Por que isso aconteceu? Vários fatores ainda desconhecidos podem ter contribuído. Cito quatro em particular que considero fatais para uma investigação: arrogância, vaidade, ignorância e manipulação. A delegada Érika respondeu a um processo na Corregedoria da PF e foi considerada inocente. E assumiu a Superintendência da PF em Sergipe. Independentemente do destino que tiveram a delegada, a juíza e o procurador, o fato é que nós repórteres só tomamos conhecimento da fragilidade da Ouvidos Moucos porque o reitor se suicidou. Caso contrário, teria passado batida. A enorme lista de fragilidades da investigação foi publicada na imprensa. Eu mesmo, no dia 8 de outubro, fiz um post alertando para a nossa responsabilidade no caso. Uma pergunta que nós repórteres temos que responder é referente à delegada Érika. Ela é uma profissional experiente e moldada pelas dificuldades do trabalho de campo, que não é uma tarefa para qualquer policial. Foi coordenadora da Lava Jato, em Curitiba (PR), no período mais tumultuado da operação. Com esse currículo, como é que ela conduziu uma investigação em uma universidade, que é um ambiente inundado pela disputa interna entre os professores, e não levou em consideração essa realidade?
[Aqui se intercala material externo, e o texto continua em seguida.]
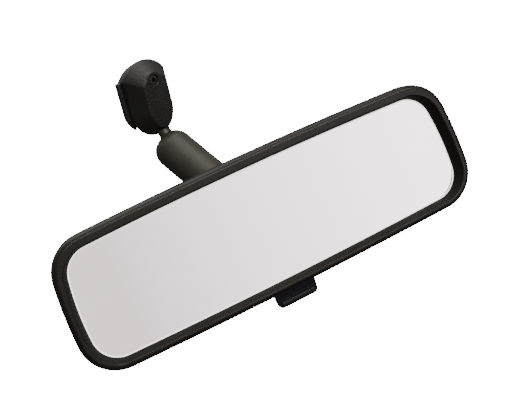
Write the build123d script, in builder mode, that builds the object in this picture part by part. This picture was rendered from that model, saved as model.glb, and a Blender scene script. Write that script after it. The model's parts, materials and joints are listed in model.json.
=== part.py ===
from build123d import *
import math
import os

os.makedirs("parts", exist_ok=True)

# Interior day/night rearview mirror: a framed prism glass on a two-ball arm, hung from a
# bracket that slides down over the button glued to a windshield.
#
# Frame, in millimetres: the origin is the middle of the button channel in the bracket's back
# face, +X is to the driver's right, +Y points into the windshield and +Z up along the channel.
# The arm and the head are modelled in frames of their own and set in place when written out.

# --- Driving dimensions: windshield bracket
rail_half = 14.5            # half the width over the two rails that grip the button
rail_top = 11.7
rail_depth = 3.0
rail_shoulder = -4.0        # the rails are straight down to here, then meet in a round foot
bracket_bottom = -19.5
dome_depth = 6.0            # depth at which the domed body is highest
dome_half = 12.5            # the domed body is a little narrower than the rails
dome_back_top = 17.8
dome_corner = 12.5
dome_top = 20.1
dome_shoulder = -7.0
dome_bottom = -20.4
front_depth = 15.0
front_half = 7.0            # half the width of the flat front of the spine
front_corner = 9.0
front_top = 13.0
front_shoulder = -3.0
front_bottom = -15.3
body_rounding = 1.5
button_width = 22.0
button_height = 31.0
button_clearance = 0.3
button_depth = 4.6
button_taper = 0.9          # how much narrower each side of the channel is at its top
dovetail = 1.5              # undercut on each side of the channel
channel_arch = 14.0         # radius of the channel's rounded top
screw_height = 10.5
screw_radius = 2.5
screw_length = 9.8
boss_radius = 4.3
boss_front = 15.0
screw_chamfer = 0.5
socket_depth = 3.0
socket_radius = 1.45        # to the corners of the hexagon
stud_bite = 7.6             # distance from the ball at which the stud enters the bracket
stud_length = 12.5

# --- Driving dimensions: ball joints and arm
ball_radius = 8.2
ball_gap = 0.12             # grease gap between a ball and what it runs in
neck_radius = 3.5
spigot_radius = 2.5
spigot_depth = 3.0
lower_stud_length = 24.0
stud_lean = 30              # the upper stud leans this far from straight down, to the cabin
upper_ball_y = -16.25
upper_ball_z = -26.9
arm_length = 53.1           # from ball centre to ball centre
arm_drop = 31.6             # the arm falls this far below the windshield's normal
arm_yaw = 7.3
tube_radius = 10.25
tube_bore = 8.75
swage_start = 1.5           # the tube's outside starts to draw in this far short of the ball
swage_middle = 2.6          # halfway round, it is this far past the ball's centre
swage_draw = 0.65           # and drawn in by this much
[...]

Sendo que um dos desafetos do reitor, o corregedor-geral da UFSC, Rodolfo Hickel do Prado, que na época integrava a Advocacia-Geral da União em Santa Catarina, disse no seu depoimento que teve seus interesses econômicos contrariados pelo reitor. A matéria que citei do UOL fala sobre o episódio.
Ali era para a investigação ter tomado outro rumo. Não tomou. Seguiu em frente e deu no que deu. Há outra questão. Na época, a exemplo dos espetáculos públicos que eram as ações da Lava Jato, por todo território nacional as polícias começaram a fazer operações ruidosas e midiáticas. A Ouvidos Moucos foi uma delas. Foram mobilizados 115 agentes da PF para prender o reitor e seis professores. Poucos assuntos ganharam tanto espaço na imprensa pela maneira como nos venderam a Ouvidos Moucos: formação de quadrilha. Imaginem o reitor de uma universidade federal chefiando um bando de professores criminosos. É manchete em qualquer parte do mundo. Na qualificação de formação de quadrilha dada ao crime, a delegada pegou pesado. A não ser que ela saiba de algo que não colocou no seu relatório de 817 páginas. Por tudo que conhecemos, incluindo o que existe nos autos do processo, o reitor não é perigoso chefe de quadrilha. Foi apenas um professor apaixonado pela sua universidade que preferiu a morte à vergonha.
A investigação da delegada Érika na Operação Ouvidos Moucos carrega a marca da vaidade. Mas isso não é crime. Tanto que ela foi chefe do Departamento de Recuperação de Ativos e Cooperação Jurídica Internacional (DRCI) da PF, convidada pelo então ministro da Justiça e Segurança Pública Sergio Moro, que foi juiz da 13ª Vara Federal, em Curitiba. Moro é o símbolo da Lava Jato e o juiz que condenou o ex-presidente da República Luiz Inácio Lula da Silva (PT-SP) por corrupção e lavagem de dinheiro. A condenação foi confirmada em segunda instância e Lula foi preso. O que acabou beneficiando o seu adversário na disputa pela Presidência da República, Jair Bolsonaro. Moro abandonou a carreira de 20 e poucos anos na magistratura para ser ministro de Bolsonaro. Quando o ex-juiz brigou com o presidente e demitiu-se, a delegada Érika foi exonerada do DRCI. No próximo dia 14 de setembro completam-se três anos da Operação Ouvidos Moucos e 19 dias depois, 2 de outubro, é a data em que o reitor subiu no último andar do shopping e se suicidou.